Men, I am as you are, so as I challenge you, I challenge myself. Don’t fold your arms and glare at me until you hear me out. Men like to give advice, but they do not often take it well. Knowing that, I ask you to bear with me.
Contrary to some of the cultural concepts, in order to be a real man, I first encourage you to be the child! You say, "Wait a minute! I thought you were talking to men!" I am. That is why I start with the child and I do not mean the psychobabble about getting in touch with your inner child. I want you to be a child!
Luke 18:17 Verily I say unto you, Whosoever shall not receive the kingdom of God as a little child shall in no wise enter therein. KJV
I think this is absolutely great!! You do not have to receive it as a scholar, or a warrior, or a tycoon, but as a child. We men feel we must always have the answers. We must always be strong! We cannot fail! Unfortunately, we do not have all the answers. We are not always strong. We have our weak moments and we fail and sometimes fail miserably and totally!
"Jesus Loves Me" was originally written for adult worship services, but somewhere that changed and it became relegated to the children’s services. I was thrilled to hear it sung in the evening service last week because all of us children were there and needed to hear the simplicity of the truths in that great song.
God knows the truth about men. He knows that we need to acknowledge our limitations and rely upon Him as a child does his father. Rather than flexing our muscles, we need to stretch out our hands to receive from Him! Rather than bending our backs to handle the load, we need to bend our knees so that He can choose to remove or share the load with us.
How does a child receive things? A child receives them in the most incredibly pure faith on the planet. A child asks a thousand questions, but he will accept the answer of his father as the absolute and final authority without question. At least, a small child who has not yet learned distrust will do so. He will jump into his father’s arms because he trusts him no matter how high it seems to him or how afraid he might be. If his father tells him to jump, he will do so believing that his father will catch because his father said that he would.
This is how we must accept the kingdom of God. We may have a thousand questions of God. He may answer only half for now until we can handle some of the tough answers. Some questions He may never answer. Some we need not know the answers and others are just reserved until we get on the other side of glory. However, what answers He does give us we must accept as the absolute and final authority without question. When He says jump, we must dive out into the unknown though we quake with fear because a loving Father has said that He would catch us. That is faith and we cannot receive Christ’s salvation and ultimately the kingdom without this childlike faith.
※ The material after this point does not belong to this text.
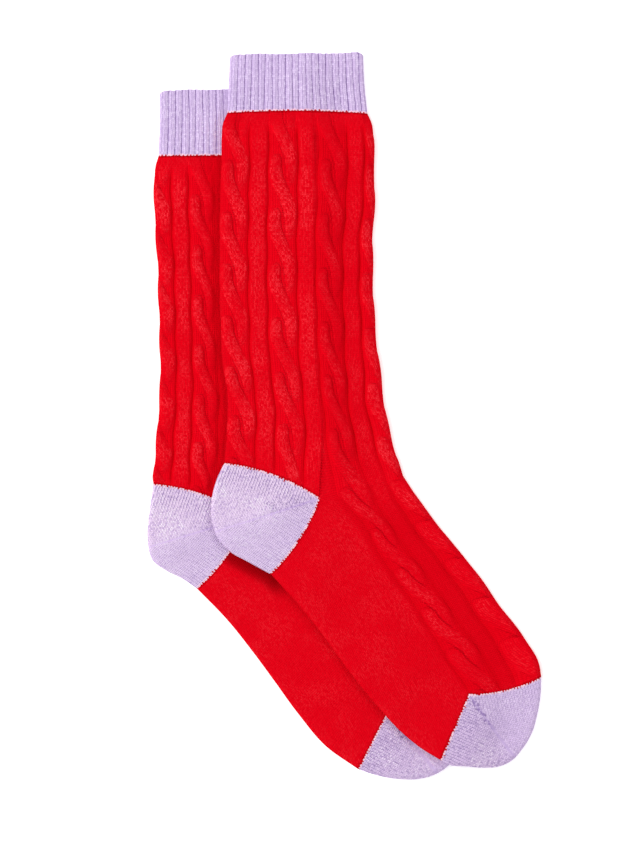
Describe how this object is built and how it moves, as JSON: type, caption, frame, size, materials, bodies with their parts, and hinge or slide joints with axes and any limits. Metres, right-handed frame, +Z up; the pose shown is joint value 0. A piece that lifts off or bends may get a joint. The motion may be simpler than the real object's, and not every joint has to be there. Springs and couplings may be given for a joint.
{
  "type": "pair of cable knit socks",
  "caption": "Long cable knit socks laid flat, one lying partly on the other, with ribbed cuffs and contrasting heels and toes.",
  "frame": {"origin": "middle of the pair's bounding box, on the surface that the socks lie on", "axes": "+Y along the legs towards the cuffs, +X towards the toes' side, +Z up from the surface"},
  "size_m": [0.2479, 0.4572, 0.0111],
  "materials": {
    "red_cable_knit": "soft brushed wool-blend knit, matte, with a light halo of fibres",
    "lilac_rib": "ribbed wool-blend knit, matte",
    "lilac_knit": "plain stocking-stitch wool-blend knit, matte"
  },
  "bodies": {
    "root": {"upper_cuff": "lilac_rib", "upper_body": "red_cable_knit", "upper_heel": "lilac_knit", "upper_toe": "lilac_knit", "lower_cuff": "lilac_rib", "lower_body": "red_cable_knit", "lower_heel": "lilac_knit", "lower_toe": "lilac_knit"}
  },
  "joints": []
}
Until you can be the child, you can never be the man and you must be the man! We grow up chronologically leaving childhood behind as we mature into men in the flesh. In the spirit, we must always be children before God even while we are men in the world!
1 Samuel 4:9 Be strong, and quit yourselves like men, O ye Philistines, that ye be not servants unto the Hebrews, as they have been to you: quit yourselves like men, and fight. KJV
1 Cor 16:13 Watch ye, stand fast in the faith, quit you like men, be strong. KJV
OT: 1961 KJV-beacon, X altogether, be (-come), accomplished, committed, like), break, cause, come (to pass), do, faint, fall, + follow, happen, X have, last, pertain, quit (oneself-), require, X use.
NT: 407 andrizomai (an-drid’-zom-ahee); middle voice from NT: 435; to act manly: KJV-quit like men.
(Biblesoft’s New Exhaustive Strong’s Numbers and Concordance with Expanded Greek-Hebrew Dictionary. Copyright (c) 1994, Biblesoft, and International Bible Translators, Inc.)
Language changes constantly and not always for the best. Hundreds of years ago, the word silly meant holy according to one article that I read. If you heard someone say, " I saw a group of silly men walking towards the village awhile ago." They would have meant a group of devout men. My guess is that in an irreverent time like ours someone starting laughing at the silly men walking by and called them fools or idiots and the meaning switched to what we think of as silly today.